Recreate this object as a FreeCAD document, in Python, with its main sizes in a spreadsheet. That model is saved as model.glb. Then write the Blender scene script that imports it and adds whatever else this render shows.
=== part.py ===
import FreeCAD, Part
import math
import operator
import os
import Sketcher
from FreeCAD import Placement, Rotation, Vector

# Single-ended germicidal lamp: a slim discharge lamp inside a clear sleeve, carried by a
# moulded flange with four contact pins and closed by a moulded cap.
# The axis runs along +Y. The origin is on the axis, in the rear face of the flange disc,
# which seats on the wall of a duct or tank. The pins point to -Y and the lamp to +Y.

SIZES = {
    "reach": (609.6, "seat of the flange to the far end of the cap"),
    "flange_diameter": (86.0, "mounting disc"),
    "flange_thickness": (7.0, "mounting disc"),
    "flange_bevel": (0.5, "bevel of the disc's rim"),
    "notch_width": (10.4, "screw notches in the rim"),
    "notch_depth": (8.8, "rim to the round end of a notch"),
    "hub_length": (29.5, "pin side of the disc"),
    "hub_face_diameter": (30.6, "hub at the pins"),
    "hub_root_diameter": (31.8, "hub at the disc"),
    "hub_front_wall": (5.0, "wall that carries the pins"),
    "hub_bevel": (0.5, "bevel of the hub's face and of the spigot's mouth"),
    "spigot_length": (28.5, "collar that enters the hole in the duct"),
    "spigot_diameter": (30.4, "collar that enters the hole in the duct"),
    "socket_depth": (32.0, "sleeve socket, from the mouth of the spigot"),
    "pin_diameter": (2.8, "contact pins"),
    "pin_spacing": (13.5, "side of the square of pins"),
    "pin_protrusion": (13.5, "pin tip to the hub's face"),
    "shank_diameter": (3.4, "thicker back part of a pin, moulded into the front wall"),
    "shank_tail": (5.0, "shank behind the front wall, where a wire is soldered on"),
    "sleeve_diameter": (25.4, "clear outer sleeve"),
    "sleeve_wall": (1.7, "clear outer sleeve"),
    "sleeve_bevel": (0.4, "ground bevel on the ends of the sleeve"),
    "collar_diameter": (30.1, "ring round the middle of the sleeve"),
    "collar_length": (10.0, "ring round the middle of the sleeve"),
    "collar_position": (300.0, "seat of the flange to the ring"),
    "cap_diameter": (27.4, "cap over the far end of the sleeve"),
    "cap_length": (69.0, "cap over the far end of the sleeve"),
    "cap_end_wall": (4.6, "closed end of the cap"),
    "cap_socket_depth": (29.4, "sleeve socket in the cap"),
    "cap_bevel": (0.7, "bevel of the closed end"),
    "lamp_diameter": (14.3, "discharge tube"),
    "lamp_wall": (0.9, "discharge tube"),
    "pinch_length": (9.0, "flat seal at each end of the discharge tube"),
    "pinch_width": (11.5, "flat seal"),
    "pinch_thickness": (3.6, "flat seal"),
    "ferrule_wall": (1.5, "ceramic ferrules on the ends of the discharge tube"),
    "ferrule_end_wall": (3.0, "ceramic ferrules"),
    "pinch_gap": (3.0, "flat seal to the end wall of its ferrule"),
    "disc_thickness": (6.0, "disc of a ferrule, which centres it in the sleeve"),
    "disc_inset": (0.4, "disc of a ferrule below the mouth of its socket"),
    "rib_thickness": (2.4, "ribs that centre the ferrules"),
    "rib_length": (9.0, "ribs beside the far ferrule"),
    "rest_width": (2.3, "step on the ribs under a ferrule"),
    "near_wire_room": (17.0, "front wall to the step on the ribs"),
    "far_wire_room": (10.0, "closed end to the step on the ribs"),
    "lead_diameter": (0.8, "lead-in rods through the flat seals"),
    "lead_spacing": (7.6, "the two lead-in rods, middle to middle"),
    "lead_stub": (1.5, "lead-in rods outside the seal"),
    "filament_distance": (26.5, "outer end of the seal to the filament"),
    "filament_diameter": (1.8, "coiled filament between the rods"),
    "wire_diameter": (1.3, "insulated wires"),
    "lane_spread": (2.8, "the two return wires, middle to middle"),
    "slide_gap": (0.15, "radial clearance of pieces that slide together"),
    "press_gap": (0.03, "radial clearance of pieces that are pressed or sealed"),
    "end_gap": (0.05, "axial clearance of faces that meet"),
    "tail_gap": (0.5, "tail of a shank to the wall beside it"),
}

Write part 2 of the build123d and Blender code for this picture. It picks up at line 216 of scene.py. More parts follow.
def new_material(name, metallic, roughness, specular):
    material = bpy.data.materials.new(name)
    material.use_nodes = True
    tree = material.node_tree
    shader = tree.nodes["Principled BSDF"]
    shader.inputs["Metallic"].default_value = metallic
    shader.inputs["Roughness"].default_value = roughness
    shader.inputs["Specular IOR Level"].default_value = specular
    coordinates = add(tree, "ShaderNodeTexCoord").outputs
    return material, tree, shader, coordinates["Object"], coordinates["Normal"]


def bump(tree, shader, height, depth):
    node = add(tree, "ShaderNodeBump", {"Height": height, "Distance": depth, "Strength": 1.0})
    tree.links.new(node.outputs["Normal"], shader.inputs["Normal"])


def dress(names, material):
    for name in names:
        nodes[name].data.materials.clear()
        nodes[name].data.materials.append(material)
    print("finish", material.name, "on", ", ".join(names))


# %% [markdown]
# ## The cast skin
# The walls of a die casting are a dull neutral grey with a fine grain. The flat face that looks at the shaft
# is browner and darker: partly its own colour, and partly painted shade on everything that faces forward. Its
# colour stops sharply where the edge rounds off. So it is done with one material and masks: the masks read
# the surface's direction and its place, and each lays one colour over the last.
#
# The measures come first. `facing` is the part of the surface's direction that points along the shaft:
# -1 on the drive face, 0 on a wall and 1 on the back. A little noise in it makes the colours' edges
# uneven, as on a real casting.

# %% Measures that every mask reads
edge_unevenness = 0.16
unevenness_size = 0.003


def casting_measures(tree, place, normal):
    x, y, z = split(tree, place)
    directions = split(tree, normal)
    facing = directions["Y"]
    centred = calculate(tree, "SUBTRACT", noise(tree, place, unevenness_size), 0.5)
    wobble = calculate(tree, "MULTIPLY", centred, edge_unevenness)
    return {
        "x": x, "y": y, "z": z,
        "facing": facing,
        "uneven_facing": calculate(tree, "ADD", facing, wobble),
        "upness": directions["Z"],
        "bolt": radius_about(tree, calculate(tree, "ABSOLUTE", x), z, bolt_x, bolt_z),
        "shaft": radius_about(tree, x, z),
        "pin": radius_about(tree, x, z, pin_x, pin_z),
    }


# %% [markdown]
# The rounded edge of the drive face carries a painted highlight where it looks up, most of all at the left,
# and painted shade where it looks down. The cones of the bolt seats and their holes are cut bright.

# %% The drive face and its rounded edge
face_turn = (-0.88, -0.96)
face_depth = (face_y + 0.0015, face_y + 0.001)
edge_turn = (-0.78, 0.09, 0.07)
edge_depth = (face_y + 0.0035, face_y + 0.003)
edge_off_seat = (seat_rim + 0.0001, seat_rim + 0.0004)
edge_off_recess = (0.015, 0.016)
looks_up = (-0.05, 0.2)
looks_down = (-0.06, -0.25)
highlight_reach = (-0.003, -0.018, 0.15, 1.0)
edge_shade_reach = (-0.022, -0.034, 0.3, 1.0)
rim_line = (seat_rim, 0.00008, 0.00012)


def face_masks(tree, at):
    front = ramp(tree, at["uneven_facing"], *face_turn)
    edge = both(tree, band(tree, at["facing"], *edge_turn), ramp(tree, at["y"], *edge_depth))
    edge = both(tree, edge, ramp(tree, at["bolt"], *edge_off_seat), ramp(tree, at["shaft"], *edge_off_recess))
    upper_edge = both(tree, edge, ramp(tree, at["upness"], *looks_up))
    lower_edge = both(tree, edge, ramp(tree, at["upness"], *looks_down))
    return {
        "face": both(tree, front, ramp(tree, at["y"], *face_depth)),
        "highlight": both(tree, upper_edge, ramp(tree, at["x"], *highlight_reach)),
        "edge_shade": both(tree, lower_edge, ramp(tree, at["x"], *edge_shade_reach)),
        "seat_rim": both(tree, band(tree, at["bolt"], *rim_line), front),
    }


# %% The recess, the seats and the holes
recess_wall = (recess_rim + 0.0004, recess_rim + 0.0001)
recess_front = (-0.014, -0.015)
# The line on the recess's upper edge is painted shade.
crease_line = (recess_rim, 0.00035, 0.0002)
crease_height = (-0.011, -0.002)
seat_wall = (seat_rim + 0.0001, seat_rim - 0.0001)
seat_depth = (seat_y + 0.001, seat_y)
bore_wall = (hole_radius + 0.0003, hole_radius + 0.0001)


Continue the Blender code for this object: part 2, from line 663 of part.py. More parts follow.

- Aim -
Retype exactly the lines from the start of the entries through the one with "# which seats"; include both ends.

- Final answer -
Recreate this object as a FreeCAD document, in Python, with its main sizes in a spreadsheet. That model is saved as model.glb. Then write the Blender scene script that imports it and adds whatever else this render shows.
=== part.py ===
import FreeCAD, Part
import math
import operator
import os
import Sketcher
from FreeCAD import Placement, Rotation, Vector

# Single-ended germicidal lamp: a slim discharge lamp inside a clear sleeve, carried by a
# moulded flange with four contact pins and closed by a moulded cap.
# The axis runs along +Y. The origin is on the axis, in the rear face of the flange disc,
# which seats on the wall of a duct or tank. The pins point to -Y and the lamp to +Y.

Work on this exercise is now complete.